Vents – Vents are tiny openings in the front and on top of the helmet to provide airflow inside the helmet. The vents are usually operated with a lock to open and close the vent.  Intake vents in the front are used in conjunction with exhaust vents at the back to enable hot air to flow out the helmet when riding.

Comfort liners – The padding inside the helmet is known as the comfort liner. As the name implies, comfort liners are meant to provide comfort to the rider, primarily in the cheeks, temple and crown areas.  Top of the line comfort liners will feel plush to the touch and will incorporate sweat wicking and cooling technology. Washable comfort liners can be removed from the helmet and washed to clean before they are fit back inside the helmet.
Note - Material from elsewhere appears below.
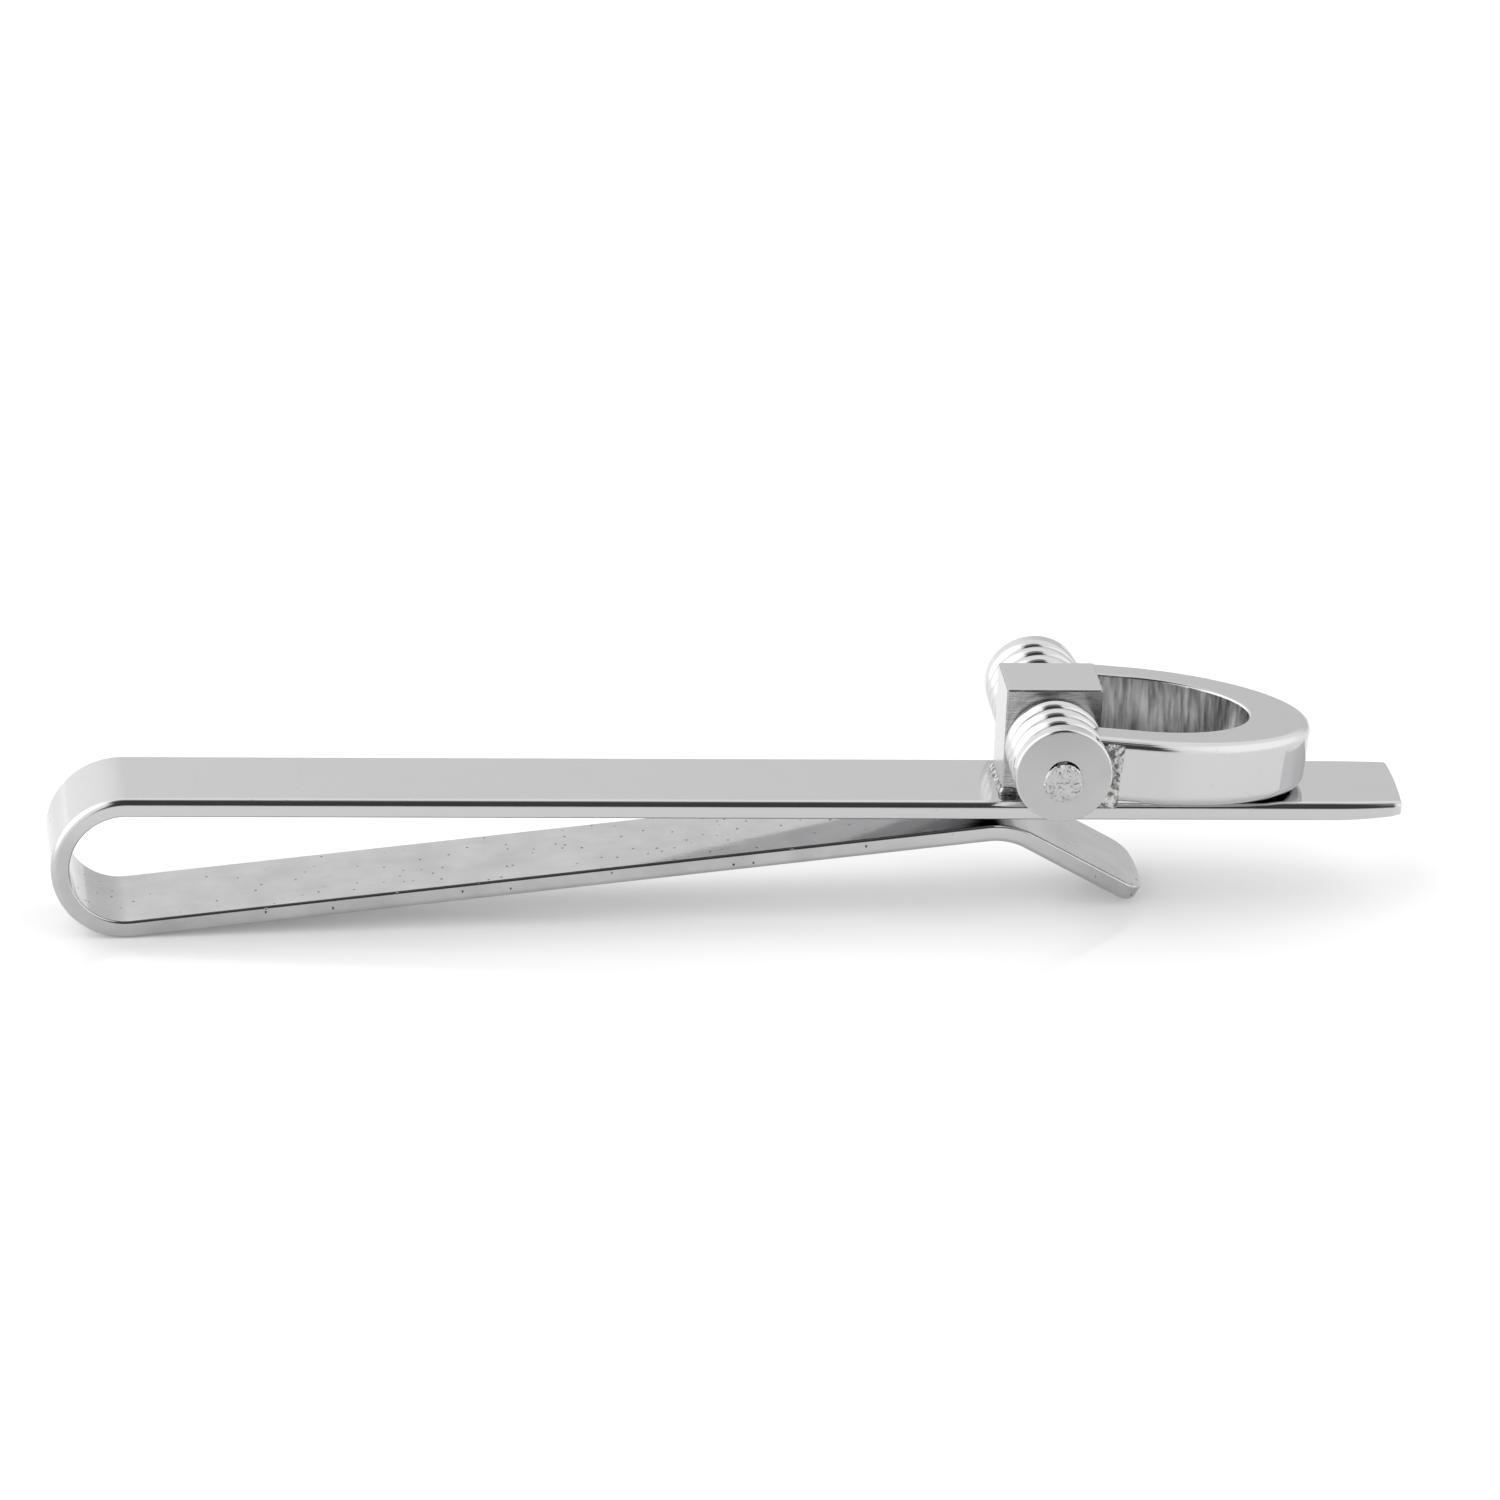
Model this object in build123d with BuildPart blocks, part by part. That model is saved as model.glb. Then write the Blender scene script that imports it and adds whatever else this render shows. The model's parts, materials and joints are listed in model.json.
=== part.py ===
from build123d import *
import os
from math import asin, atan2, cos, degrees, hypot, radians, sin, tan

# A sprung dress clip: one polished steel strip folded into a flat bar and a springy tongue, with a
# small D-shackle that swings on a block soldered to the bar.
#
# Frame: millimetres, +Z up. The clip lies at rest on the plane Z = 0, which it touches with the
# underside of its fold and with the lip of its tongue. +X runs from the fold to the shackle end,
# Y across the strip, and the origin is the middle of the bounding box's bottom.
#
# The bar's own axes are U, along the bar from the outside of the fold, and W, square to its top
# face. They lean by a few degrees from X and Z, because the clip rests on its tongue.

os.makedirs("parts", exist_ok=True)

# Folded strip
clip_length = 60.0
strip_width = 5.37
strip_thickness = 0.82
strip_edge_radius = 0.2
fold_radius = 3.3
fold_gap = 0.1
tip_corner_radius = 0.6
tip_crown = 0.1

# Tongue: rises from the fold to a crest under the bar, then kicks down to a lip
tongue_slope = 7.0
crest_u = 42.5
crest_radius = 3.5
kick_slope = 28.5
lip_u = 48.65
lip_corner_radius = 0.95
lip_crown = 0.37

# Hinge block, soldered across the bar
pin_u = 44.2
pin_w = 2.52
block_length = 4.28
block_depth = 3.38
block_height = 4.97
block_edge = 0.12
solder_reach = 0.32
solder_height = 0.26
solder_slope = 48

# Pin and ribbed collars
pin_radius = 0.76
collar_bore_radius = 0.75
block_bore_radius = 0.81
pin_recess = 0.3
pin_chamfer = 0.1
side_clearance = 0.05
collar_radius = 2.17
collar_groove_radius = 1.85
collar_length = 4.06
collar_head = 1.06
collar_rings = 3
head_rim = 0.13

# Shackle bow, measured from the pin's axis in the bow's own plane
bow_half_width = 4.8
bow_inner_half_width = 3.25
bow_height = 3.0
bow_reach = 11.68
bow_inner_reach = 8.87
bow_leg_length = 3.75
bow_drop = 4.8
bow_top_edge = 0.2
bow_bottom_edge = 0.55
bow_hole_edge = 0.12
bead_reach = 0.5
bead_margin = 0.14
bead_corner_radius = 0.42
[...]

Price – Prices of helmets can vary greatly. In our country, as an example, one can find a full-face helmet for as little as Rs 800 to as high as Rs 250,000.  Generally, a helmet below a certain price point will compromise on factors like safety, comfort, venting, etc., and is not recommended to use.  As of today, the base price for a reasonably safe full-face helmet in our country should be about Rs 5,000. As more requirements are added to the mix, the price will increase. Bear in mind that the choice of graphics can also significantly influence the price of a helmet.